Breaking Glass, by Brian Gibson, 1980

It's funny: Breaking Glass is sort of the sincere version of the story that Ladies and Gentlemen, the Fabulous Stains was being sarcastic about. Well, I'm not sure if "sincere" is the right word. This movie has the stink of the English Pop Star Making Machine all over it.

It stars an up-and-coming New Waver named Hazel O'Connor, as Kate, an up-and-coming New Waver. The movie follows the course of her career from idealistic young punk who refuses to sign a record contract, through the formation of her band and first hit, the temptation of success and alienation of said band, and ultimately, the unhappy ending of her being a superstar with no integrity. Apparently there's another scene at the end but it was cut out of the US version for no good reason.

The thing is, Hazel O'Connor hadn't even released an album at the time of this movie's release. Her first was the soundtrack. There was probably a conversation at some executive office like:

"If we make a pop star and give her a movie telling everybody she's a pop star, she'll be HUGE!"

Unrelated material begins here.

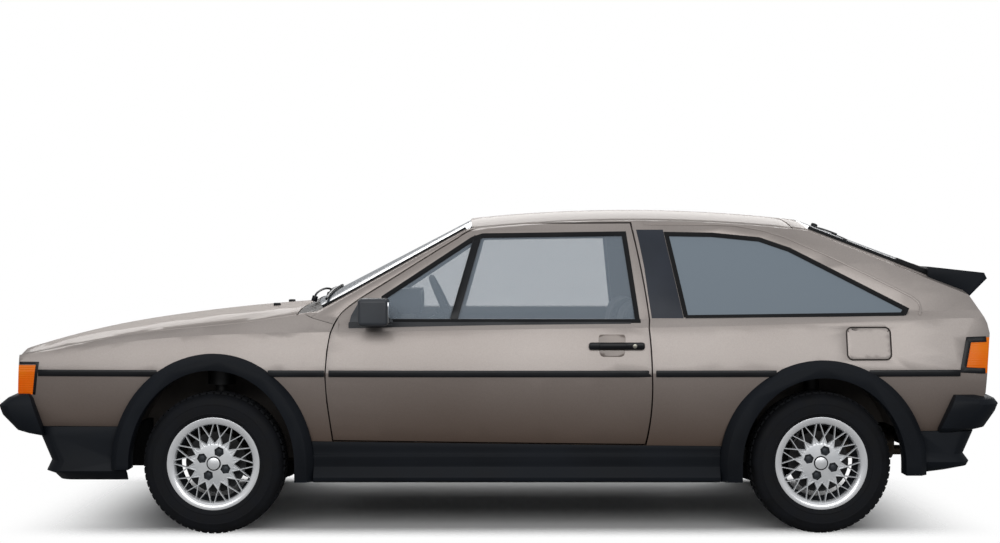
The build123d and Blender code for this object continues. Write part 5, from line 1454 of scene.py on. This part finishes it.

"Yeah, but won't people see right through that?"

"No, see, we'll make it a cautionary tale, and show her unhappy with her success, as if to say, the REAL Hazel O'Connor would never do that."

"I don't get it but you sign checks!"

Anyway, I don't mean to dis Hazel O'Connor, just whoever was pulling the strings. She wasn't just a one-hit wonder, and she still releases music to this day. The songs in the movie are actually pretty good, and they're produced by Tony Visconti. The production sounds a lot like David Bowie's Low/"Heroes"/Lodger period that Visconti was working on at the time of this movie. It's even safe to assume that the band in the movie (and the movie's title), Breaking Glass is named after the Bowie song on Low.

Breaking Glass isn't great, but it has some cool songs, and it also has Jonathan Pryce playing a deaf saxophonist with a heroin addiction, so it can't be all bad, right?